Search the data below for the string "this". Extract every line that contains it.

Task data >>
========
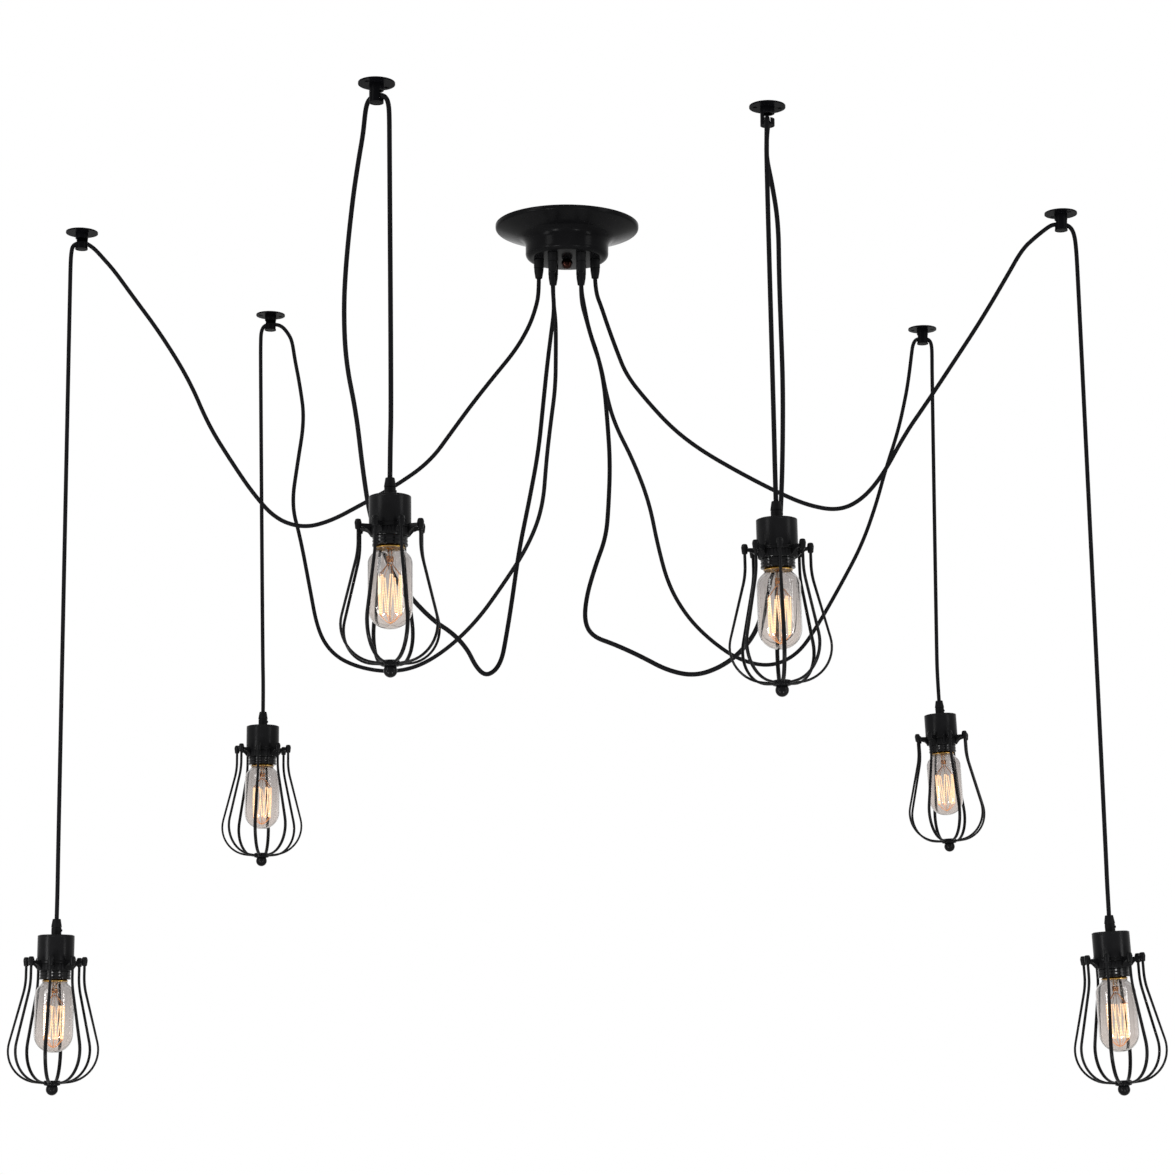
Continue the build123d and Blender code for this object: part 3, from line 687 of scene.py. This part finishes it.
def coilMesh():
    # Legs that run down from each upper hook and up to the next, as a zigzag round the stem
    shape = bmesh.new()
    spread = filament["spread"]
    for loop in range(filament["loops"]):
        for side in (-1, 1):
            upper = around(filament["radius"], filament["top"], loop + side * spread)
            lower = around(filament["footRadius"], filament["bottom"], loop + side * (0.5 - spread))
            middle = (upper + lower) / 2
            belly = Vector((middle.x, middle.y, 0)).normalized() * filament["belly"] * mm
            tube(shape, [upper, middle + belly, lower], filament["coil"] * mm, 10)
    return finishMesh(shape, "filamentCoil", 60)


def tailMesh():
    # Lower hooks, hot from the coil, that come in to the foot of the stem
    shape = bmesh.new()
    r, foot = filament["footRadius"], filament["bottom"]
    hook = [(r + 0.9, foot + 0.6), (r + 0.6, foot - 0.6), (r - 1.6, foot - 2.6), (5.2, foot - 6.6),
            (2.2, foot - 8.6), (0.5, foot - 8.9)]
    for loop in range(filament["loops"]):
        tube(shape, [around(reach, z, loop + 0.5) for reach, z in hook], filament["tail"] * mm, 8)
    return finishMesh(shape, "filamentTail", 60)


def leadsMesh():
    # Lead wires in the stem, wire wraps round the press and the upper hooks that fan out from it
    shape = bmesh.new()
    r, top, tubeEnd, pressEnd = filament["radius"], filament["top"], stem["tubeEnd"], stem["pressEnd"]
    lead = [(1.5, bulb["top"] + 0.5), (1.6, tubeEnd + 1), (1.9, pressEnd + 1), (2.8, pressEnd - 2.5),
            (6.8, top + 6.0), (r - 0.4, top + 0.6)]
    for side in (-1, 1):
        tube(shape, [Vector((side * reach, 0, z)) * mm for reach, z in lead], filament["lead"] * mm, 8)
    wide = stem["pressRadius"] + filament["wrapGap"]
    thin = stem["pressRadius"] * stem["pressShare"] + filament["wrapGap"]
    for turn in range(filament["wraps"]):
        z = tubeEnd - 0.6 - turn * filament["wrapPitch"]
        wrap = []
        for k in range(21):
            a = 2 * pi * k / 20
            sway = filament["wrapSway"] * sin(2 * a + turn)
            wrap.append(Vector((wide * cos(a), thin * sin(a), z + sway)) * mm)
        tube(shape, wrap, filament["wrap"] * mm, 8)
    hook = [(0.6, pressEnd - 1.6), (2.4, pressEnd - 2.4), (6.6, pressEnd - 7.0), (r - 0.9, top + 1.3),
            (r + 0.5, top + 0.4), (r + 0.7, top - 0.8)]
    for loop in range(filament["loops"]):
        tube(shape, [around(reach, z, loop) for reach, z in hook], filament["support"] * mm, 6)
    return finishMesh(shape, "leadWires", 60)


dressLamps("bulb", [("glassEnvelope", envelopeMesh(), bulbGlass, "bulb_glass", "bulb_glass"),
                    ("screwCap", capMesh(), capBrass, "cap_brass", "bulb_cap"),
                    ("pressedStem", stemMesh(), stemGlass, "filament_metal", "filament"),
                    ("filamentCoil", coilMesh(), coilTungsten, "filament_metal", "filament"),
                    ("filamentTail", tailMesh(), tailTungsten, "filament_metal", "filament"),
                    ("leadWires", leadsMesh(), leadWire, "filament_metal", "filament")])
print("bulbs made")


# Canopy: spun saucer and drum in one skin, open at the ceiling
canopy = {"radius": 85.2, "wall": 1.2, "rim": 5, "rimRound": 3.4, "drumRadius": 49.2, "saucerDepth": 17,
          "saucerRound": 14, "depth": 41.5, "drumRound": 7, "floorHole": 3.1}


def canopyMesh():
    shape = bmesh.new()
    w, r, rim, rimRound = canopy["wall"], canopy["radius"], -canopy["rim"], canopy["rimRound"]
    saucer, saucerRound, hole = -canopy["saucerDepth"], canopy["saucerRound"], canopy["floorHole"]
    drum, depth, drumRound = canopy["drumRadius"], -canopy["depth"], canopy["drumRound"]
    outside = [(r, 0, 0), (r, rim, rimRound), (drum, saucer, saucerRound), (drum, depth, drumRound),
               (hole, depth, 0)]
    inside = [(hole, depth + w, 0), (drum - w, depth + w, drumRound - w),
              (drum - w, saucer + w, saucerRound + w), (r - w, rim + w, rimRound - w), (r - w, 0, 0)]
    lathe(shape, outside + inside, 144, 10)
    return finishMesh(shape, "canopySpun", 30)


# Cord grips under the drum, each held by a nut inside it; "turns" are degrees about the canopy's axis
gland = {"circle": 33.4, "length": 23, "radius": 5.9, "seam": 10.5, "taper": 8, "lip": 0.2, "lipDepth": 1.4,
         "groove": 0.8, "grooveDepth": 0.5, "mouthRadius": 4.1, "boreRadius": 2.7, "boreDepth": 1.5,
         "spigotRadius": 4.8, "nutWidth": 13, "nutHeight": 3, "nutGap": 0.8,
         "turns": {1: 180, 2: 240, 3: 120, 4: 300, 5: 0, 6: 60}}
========
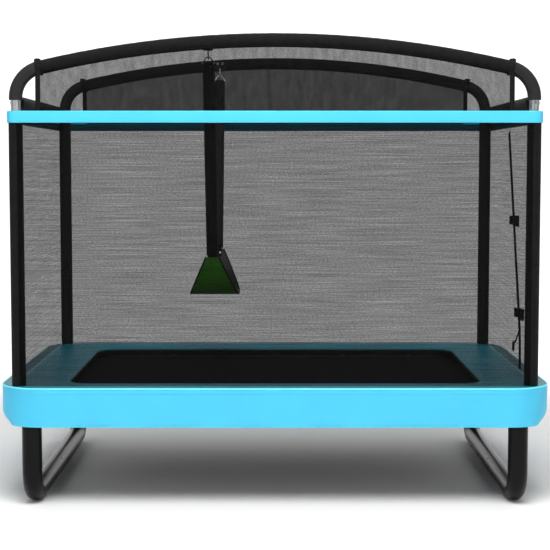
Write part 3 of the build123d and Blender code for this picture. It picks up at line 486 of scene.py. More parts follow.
========
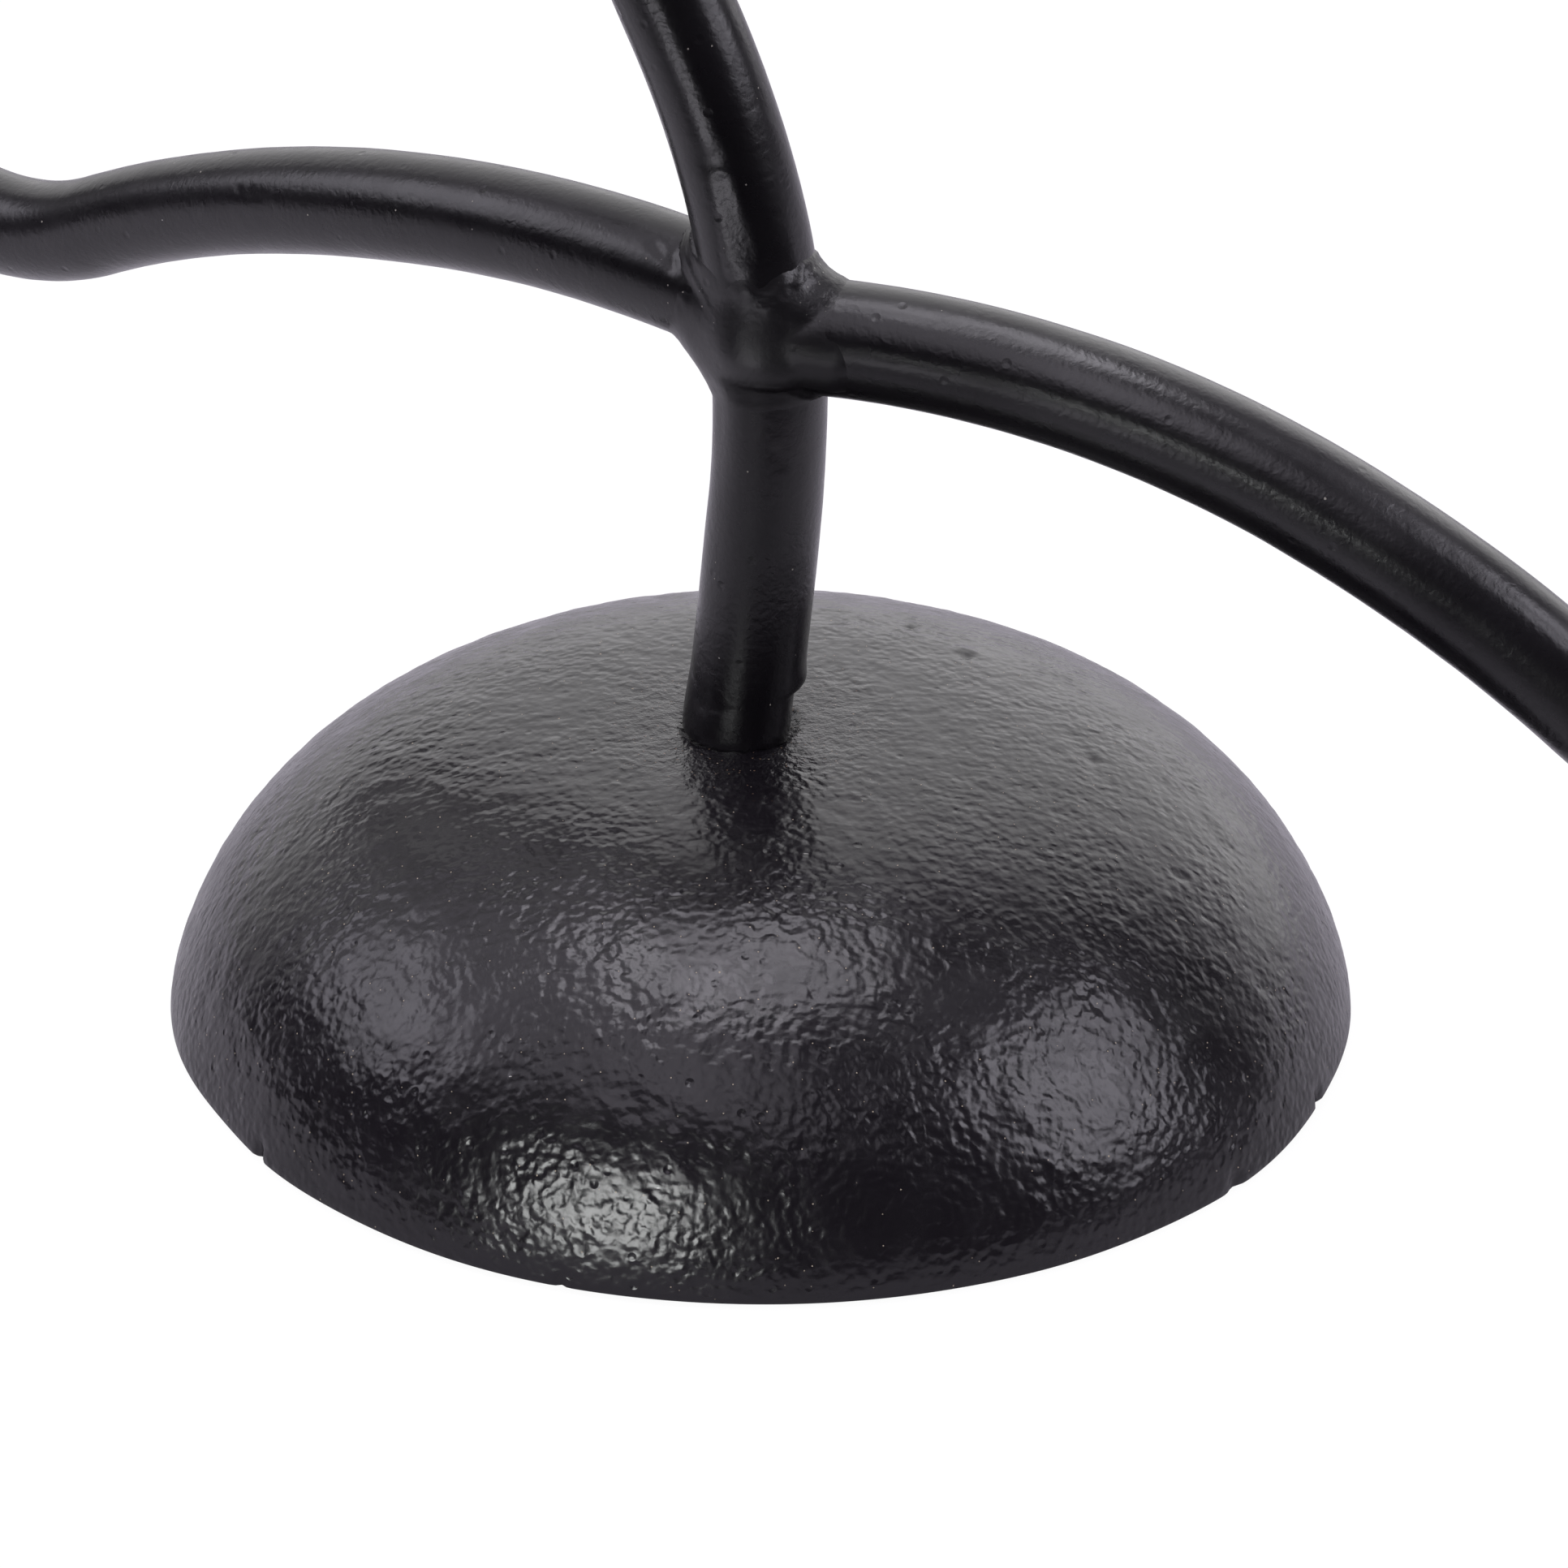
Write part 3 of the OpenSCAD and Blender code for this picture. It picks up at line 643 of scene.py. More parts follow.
========
Response >>
Continue the build123d and Blender code for this object: part 3, from line 687 of scene.py. This part finishes it.
Write part 3 of the build123d and Blender code for this picture. It picks up at line 486 of scene.py. More parts follow.
Write part 3 of the OpenSCAD and Blender code for this picture. It picks up at line 643 of scene.py. More parts follow.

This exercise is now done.